# What are vector/tensors operators in QM or in general any vector space

1. Jun 8, 2012

### Sagnik.

I am interested in knowing that in QM what vector/tensor operators are? In fact how do they differ from scalar operators?

2. Jun 8, 2012

### Bill_K

A vector or tensor operator is a set of operators, such that when you perform a rotation they go into linear combinations of each other, the same way that the components of a vector or tensor do. Thus angular momentum J is a set of three operators Jx, Jy, Jz. Under a rotation about the z axis,
Jz' = Jz, Jx' = Jx cos θ + Jy sin θ,

Jy' = Jy cos θ - Jx sin θ.

Note this says nothing about any commutation relations that the operators might have.

3. Jun 8, 2012

### vanhees71

In fact, there are some commutation relations, following from the fact that $\hat{V}_j$ are vector operators (you can generalize the following for tensor operators of any rank), namely those with angular-momentum operators:

$$[\hat{J}_k,\hat{V}_l]=\mathrm{i} \epsilon_{klm} V_m.$$

This is, because of the transformation relations you've just given, because rotations are generated by the angular-momentum operators.

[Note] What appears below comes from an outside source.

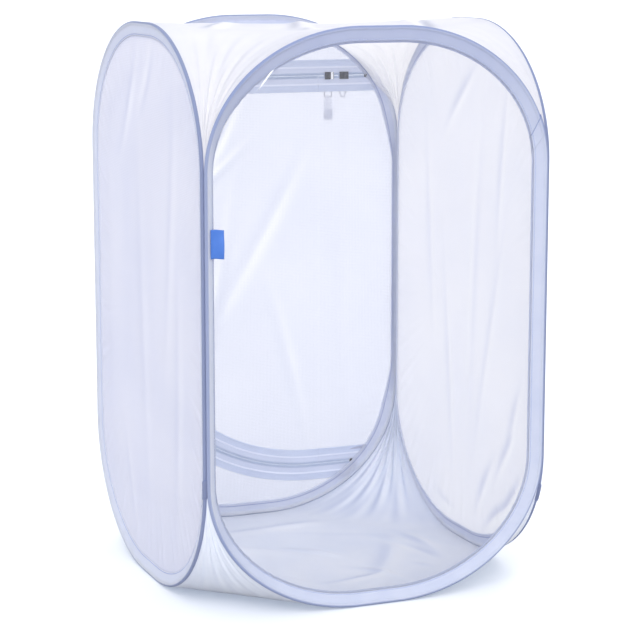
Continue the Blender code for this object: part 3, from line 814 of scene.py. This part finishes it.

A rotation is given by the unitary transformation

$$\hat{U}(\vec{\varphi})=\exp(\mathrm{i} \hat{\vec{J}} \cdot \vec{\varphi}).$$

The rotation is given by

$$\hat{\vec{V}}'=\hat{U}(\vec{\varphi}) \hat{\vec{V}} \hat{U}^{\dagger}(\vec{\varphi}).$$

4. Jun 8, 2012

### Bill_K

What I meant was, commutation relations may or may not exist among the operators themselves. I used the J's as an example of a vector operator, and they have the SO(3) commutators typical of angular momentum, but three operators which mutually commute could have been used instead.